__The problem__.
In the data below, locate each line with the word "overall" and list it.

__Recorded data__.

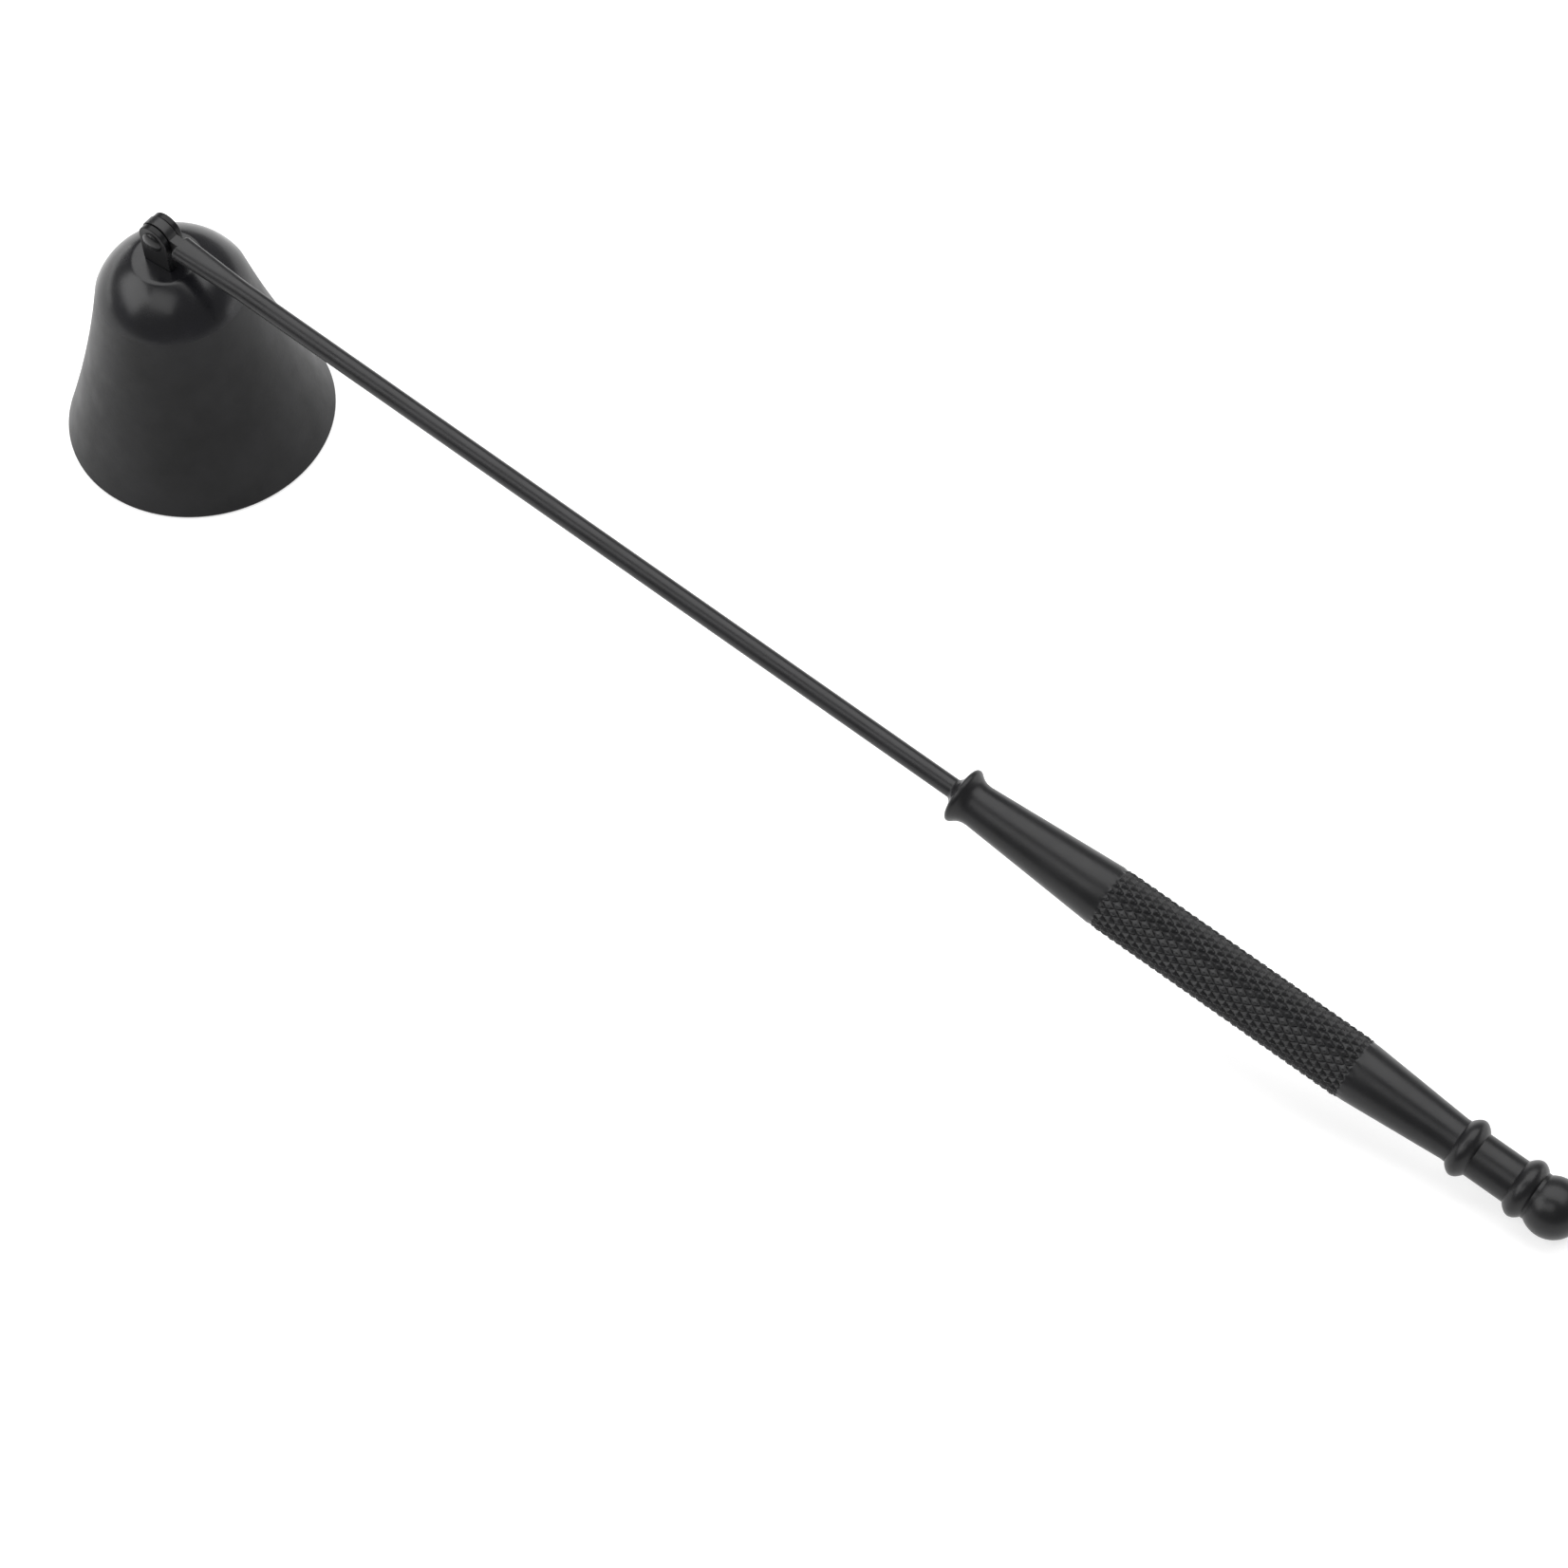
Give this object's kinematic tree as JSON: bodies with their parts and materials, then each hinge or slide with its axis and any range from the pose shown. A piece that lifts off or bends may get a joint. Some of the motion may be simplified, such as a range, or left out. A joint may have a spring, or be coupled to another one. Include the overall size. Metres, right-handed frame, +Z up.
{
  "type": "candle snuffer",
  "caption": "Hinged bell candle snuffer: flared sheet bell with a domed crown, clevis hinge, thin straight rod, and a turned handle with knurled grip, beads and ball end.",
  "frame": {"origin": "middle of the overall box, on the plane that the bell's rim and the ball end rest on", "axes": "+Z up, +X along the length from the bell to the ball end, Y along the hinge pin"},
  "size_m": [0.2264, 0.035, 0.0377],
  "materials": {
    "bell_black": "satin black coat",
    "bracket_black": "satin black coat",
    "pin_black": "satin black coat",
    "rod_black": "satin black coat",
    "handle_black": "satin black coat"
  },
  "bodies": {
    "bell_body": {"bell": "bell_black", "hinge_bracket": "bracket_black", "hinge_pin": "pin_black"},
    "handle_body": {"rod": "rod_black", "handle": "handle_black"}
  },
  "joints": [
    {"name": "bell_hinge", "type": "hinge", "parent": "bell_body", "child": "handle_body", "pos_m": [-0.09575, 0, 0.0353], "axis": [0, 1, 0], "range_deg": [-217, 20]}
  ]
}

__Response to this exercise__.
Give this object's kinematic tree as JSON: bodies with their parts and materials, then each hinge or slide with its axis and any range from the pose shown. A piece that lifts off or bends may get a joint. Some of the motion may be simplified, such as a range, or left out. A joint may have a spring, or be coupled to another one. Include the overall size. Metres, right-handed frame, +Z up.
  "frame": {"origin": "middle of the overall box, on the plane that the bell's rim and the ball end rest on", "axes": "+Z up, +X along the length from the bell to the ball end, Y along the hinge pin"},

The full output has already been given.